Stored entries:
— Start —

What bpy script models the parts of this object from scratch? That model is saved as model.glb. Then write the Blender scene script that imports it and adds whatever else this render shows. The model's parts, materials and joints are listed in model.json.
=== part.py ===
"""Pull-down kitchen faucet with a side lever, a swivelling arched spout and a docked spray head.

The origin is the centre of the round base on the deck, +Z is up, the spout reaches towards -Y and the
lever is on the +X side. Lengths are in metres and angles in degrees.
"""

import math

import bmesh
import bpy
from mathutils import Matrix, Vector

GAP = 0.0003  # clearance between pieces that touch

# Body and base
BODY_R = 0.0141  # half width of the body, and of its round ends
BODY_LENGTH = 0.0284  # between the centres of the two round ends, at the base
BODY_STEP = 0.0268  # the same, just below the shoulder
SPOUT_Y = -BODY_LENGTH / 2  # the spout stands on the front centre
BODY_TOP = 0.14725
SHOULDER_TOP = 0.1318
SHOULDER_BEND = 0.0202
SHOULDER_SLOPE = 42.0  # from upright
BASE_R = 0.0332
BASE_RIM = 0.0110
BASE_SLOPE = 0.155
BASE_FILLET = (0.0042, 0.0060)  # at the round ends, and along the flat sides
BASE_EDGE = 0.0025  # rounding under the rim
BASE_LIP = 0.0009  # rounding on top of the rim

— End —
— Start —

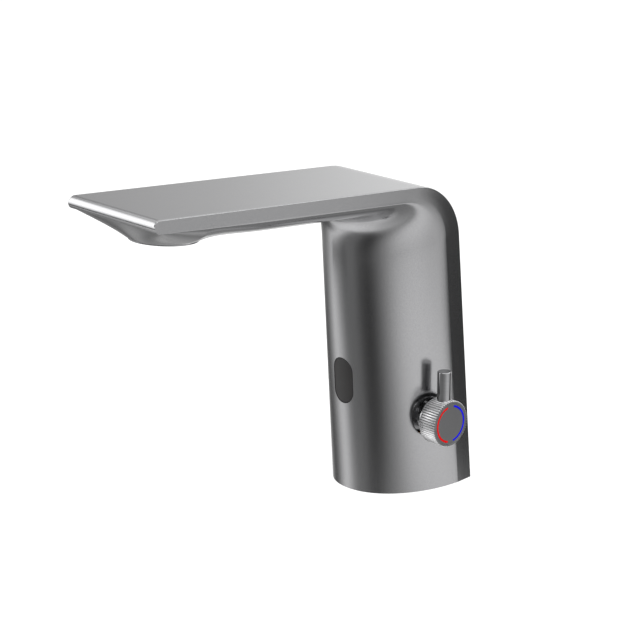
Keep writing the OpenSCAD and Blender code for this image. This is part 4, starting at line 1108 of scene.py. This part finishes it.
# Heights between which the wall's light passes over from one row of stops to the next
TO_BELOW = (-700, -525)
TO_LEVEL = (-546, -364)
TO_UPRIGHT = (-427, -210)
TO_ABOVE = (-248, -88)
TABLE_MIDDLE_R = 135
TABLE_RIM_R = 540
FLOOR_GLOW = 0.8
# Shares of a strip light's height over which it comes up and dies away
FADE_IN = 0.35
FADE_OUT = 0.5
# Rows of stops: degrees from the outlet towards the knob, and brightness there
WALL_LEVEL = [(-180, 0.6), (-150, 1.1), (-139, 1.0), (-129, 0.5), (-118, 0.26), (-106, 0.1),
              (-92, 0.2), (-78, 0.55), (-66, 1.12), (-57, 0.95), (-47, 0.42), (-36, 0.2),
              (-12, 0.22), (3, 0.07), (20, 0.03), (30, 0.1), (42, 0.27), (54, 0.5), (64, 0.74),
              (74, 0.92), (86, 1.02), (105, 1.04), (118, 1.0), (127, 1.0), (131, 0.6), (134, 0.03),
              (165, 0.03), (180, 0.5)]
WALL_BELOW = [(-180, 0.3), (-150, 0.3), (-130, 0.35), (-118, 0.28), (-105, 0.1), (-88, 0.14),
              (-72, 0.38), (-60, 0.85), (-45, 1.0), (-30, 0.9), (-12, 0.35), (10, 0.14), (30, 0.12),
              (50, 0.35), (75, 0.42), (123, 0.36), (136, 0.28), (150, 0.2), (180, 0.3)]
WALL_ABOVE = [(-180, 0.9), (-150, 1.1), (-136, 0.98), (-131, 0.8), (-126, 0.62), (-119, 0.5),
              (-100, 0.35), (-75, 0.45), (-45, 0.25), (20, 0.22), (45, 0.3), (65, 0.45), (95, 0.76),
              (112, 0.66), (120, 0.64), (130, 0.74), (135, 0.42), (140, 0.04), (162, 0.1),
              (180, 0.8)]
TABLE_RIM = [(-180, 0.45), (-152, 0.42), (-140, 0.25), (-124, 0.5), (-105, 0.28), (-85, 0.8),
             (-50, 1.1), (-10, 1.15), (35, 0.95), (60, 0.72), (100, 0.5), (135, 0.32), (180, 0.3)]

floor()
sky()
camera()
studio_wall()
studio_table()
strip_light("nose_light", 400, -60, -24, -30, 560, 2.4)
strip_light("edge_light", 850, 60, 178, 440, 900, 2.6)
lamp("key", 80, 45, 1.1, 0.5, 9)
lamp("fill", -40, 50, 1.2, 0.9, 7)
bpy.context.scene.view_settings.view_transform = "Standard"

— End —
— Start —

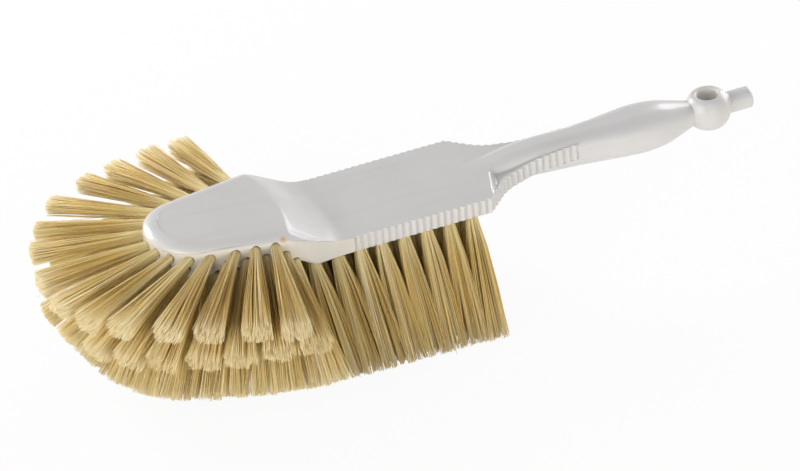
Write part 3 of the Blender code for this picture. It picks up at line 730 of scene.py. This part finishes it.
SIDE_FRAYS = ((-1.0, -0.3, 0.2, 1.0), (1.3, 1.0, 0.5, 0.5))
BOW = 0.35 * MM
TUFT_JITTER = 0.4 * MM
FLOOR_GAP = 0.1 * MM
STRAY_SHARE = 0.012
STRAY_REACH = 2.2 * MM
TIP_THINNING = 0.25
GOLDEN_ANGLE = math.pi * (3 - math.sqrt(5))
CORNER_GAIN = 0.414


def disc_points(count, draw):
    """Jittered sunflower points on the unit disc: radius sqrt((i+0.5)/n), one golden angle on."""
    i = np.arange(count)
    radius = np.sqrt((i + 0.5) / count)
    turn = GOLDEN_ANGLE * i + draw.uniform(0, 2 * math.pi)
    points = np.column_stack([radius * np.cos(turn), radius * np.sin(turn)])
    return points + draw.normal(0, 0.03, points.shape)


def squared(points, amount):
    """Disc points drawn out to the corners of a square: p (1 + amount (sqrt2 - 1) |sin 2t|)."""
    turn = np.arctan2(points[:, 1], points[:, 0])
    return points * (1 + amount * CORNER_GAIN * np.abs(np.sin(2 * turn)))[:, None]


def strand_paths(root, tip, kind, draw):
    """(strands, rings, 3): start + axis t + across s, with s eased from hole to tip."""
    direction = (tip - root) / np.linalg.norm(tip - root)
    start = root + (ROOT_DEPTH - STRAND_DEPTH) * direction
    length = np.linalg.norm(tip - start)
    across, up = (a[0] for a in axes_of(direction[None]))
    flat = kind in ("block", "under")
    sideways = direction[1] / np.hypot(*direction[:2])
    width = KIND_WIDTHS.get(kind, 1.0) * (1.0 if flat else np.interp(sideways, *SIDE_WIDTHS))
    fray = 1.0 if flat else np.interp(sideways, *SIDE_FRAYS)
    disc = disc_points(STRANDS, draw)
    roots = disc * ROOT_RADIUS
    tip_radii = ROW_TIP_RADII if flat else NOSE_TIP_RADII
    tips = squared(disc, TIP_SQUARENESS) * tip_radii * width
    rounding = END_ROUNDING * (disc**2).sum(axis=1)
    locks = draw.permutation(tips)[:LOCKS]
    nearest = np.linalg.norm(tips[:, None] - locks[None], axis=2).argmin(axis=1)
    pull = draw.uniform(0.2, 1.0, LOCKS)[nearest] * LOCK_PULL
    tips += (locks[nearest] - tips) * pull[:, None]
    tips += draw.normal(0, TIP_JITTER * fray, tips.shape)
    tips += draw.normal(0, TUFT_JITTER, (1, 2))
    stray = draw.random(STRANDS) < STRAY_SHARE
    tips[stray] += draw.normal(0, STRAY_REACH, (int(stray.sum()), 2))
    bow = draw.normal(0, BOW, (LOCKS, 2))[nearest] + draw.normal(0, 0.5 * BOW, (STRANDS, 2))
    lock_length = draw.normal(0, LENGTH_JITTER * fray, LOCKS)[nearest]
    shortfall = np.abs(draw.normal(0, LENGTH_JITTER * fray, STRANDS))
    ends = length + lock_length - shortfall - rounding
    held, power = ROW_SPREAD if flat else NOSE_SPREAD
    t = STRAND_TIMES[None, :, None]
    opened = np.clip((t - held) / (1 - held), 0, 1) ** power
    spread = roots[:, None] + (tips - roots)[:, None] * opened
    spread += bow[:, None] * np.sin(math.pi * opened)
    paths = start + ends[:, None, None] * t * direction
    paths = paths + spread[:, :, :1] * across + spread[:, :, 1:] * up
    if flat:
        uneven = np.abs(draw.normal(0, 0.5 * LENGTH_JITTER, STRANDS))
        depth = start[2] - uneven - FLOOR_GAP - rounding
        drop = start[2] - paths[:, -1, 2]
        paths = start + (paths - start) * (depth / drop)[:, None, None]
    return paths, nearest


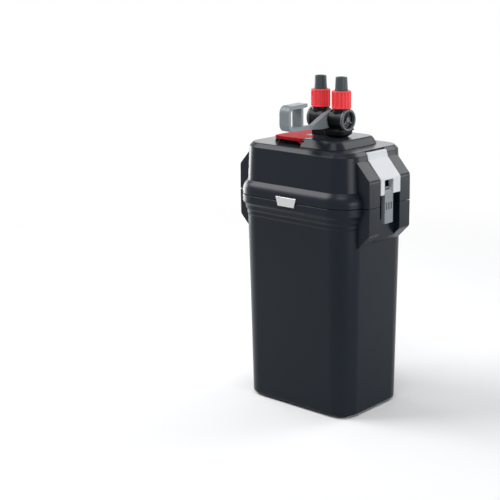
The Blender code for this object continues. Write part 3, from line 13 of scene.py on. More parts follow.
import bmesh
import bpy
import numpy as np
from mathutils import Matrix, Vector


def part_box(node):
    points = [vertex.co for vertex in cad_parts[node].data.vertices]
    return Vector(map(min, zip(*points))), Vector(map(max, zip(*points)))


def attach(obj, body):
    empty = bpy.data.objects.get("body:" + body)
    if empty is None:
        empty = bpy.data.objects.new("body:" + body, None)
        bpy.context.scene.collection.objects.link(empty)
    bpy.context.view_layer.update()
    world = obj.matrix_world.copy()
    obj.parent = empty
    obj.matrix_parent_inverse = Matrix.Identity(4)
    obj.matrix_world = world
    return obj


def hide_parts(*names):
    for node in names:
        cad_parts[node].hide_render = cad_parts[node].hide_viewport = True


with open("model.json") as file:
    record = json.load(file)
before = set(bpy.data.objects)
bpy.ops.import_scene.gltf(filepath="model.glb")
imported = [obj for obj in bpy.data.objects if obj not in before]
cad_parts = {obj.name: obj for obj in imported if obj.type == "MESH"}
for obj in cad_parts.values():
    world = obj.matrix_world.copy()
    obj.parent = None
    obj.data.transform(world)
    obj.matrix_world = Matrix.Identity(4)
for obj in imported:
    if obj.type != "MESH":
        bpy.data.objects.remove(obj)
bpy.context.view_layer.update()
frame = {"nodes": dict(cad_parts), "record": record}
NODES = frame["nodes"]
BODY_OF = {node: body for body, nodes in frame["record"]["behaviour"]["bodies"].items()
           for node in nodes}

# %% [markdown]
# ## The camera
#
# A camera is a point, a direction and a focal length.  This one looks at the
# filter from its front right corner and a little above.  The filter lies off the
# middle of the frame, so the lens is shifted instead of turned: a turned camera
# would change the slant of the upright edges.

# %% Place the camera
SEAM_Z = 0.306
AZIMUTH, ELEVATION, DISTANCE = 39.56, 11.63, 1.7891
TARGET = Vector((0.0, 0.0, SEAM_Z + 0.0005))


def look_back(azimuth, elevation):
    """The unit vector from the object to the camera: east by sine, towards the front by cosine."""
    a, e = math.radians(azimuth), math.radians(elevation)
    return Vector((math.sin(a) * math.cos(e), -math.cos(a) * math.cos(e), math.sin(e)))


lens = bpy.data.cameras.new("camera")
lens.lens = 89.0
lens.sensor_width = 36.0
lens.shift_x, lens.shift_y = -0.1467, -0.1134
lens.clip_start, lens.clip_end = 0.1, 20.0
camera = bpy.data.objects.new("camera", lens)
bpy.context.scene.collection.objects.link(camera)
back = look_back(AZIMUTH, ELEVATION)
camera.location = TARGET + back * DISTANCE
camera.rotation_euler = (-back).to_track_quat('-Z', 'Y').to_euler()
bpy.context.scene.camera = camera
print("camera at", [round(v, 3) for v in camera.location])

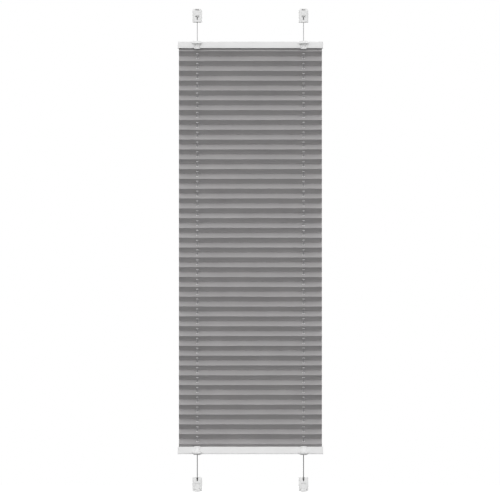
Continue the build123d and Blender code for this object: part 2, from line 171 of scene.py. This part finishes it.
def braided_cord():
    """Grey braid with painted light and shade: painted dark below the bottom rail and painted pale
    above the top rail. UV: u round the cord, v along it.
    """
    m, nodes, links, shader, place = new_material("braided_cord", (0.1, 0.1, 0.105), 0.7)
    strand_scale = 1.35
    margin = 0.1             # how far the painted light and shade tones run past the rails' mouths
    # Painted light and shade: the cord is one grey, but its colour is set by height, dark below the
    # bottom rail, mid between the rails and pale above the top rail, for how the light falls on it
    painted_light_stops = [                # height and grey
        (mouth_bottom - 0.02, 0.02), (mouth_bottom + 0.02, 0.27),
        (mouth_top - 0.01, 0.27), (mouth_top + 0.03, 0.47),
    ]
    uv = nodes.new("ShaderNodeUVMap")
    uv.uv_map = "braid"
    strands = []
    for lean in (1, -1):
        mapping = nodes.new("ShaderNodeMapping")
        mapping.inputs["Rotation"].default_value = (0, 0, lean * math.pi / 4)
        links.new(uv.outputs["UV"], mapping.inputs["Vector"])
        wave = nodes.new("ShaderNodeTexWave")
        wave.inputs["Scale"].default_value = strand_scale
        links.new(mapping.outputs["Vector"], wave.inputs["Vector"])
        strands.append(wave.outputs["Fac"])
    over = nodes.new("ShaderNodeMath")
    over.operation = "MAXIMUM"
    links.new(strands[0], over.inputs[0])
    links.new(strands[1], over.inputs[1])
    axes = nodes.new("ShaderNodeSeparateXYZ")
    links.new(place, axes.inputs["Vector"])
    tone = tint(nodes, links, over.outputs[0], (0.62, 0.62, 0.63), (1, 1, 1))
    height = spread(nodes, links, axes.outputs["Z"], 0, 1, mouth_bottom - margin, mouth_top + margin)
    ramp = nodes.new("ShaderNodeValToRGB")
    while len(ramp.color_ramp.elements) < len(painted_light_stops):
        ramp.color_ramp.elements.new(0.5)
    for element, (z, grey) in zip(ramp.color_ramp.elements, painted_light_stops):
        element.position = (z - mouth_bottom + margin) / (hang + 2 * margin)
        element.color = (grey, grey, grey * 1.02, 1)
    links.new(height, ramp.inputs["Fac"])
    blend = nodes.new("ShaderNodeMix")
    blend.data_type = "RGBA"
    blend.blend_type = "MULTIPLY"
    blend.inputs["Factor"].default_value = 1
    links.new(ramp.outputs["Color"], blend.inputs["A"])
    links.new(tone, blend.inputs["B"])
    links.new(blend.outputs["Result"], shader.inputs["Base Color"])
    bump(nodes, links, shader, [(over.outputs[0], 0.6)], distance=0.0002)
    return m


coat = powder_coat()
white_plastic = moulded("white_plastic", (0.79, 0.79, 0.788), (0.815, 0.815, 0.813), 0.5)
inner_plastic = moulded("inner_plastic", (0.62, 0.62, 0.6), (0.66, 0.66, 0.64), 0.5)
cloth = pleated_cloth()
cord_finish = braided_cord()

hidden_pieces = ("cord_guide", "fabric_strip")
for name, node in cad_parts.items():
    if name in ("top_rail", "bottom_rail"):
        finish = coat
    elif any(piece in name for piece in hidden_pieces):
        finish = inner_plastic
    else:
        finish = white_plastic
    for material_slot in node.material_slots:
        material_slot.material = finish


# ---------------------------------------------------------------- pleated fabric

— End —

:: Exercise requirements ::
Exactly as written, quote the lines from the one that has "What bpy script" down to the one that has "BASE_LIP = 0.0009", and include both.

:: Worked solution ::
What bpy script models the parts of this object from scratch? That model is saved as model.glb. Then write the Blender scene script that imports it and adds whatever else this render shows. The model's parts, materials and joints are listed in model.json.
=== part.py ===
"""Pull-down kitchen faucet with a side lever, a swivelling arched spout and a docked spray head.

The origin is the centre of the round base on the deck, +Z is up, the spout reaches towards -Y and the
lever is on the +X side. Lengths are in metres and angles in degrees.
"""

import math

import bmesh
import bpy
from mathutils import Matrix, Vector

GAP = 0.0003  # clearance between pieces that touch

# Body and base
BODY_R = 0.0141  # half width of the body, and of its round ends
BODY_LENGTH = 0.0284  # between the centres of the two round ends, at the base
BODY_STEP = 0.0268  # the same, just below the shoulder
SPOUT_Y = -BODY_LENGTH / 2  # the spout stands on the front centre
BODY_TOP = 0.14725
SHOULDER_TOP = 0.1318
SHOULDER_BEND = 0.0202
SHOULDER_SLOPE = 42.0  # from upright
BASE_R = 0.0332
BASE_RIM = 0.0110
BASE_SLOPE = 0.155
BASE_FILLET = (0.0042, 0.0060)  # at the round ends, and along the flat sides
BASE_EDGE = 0.0025  # rounding under the rim
BASE_LIP = 0.0009  # rounding on top of the rim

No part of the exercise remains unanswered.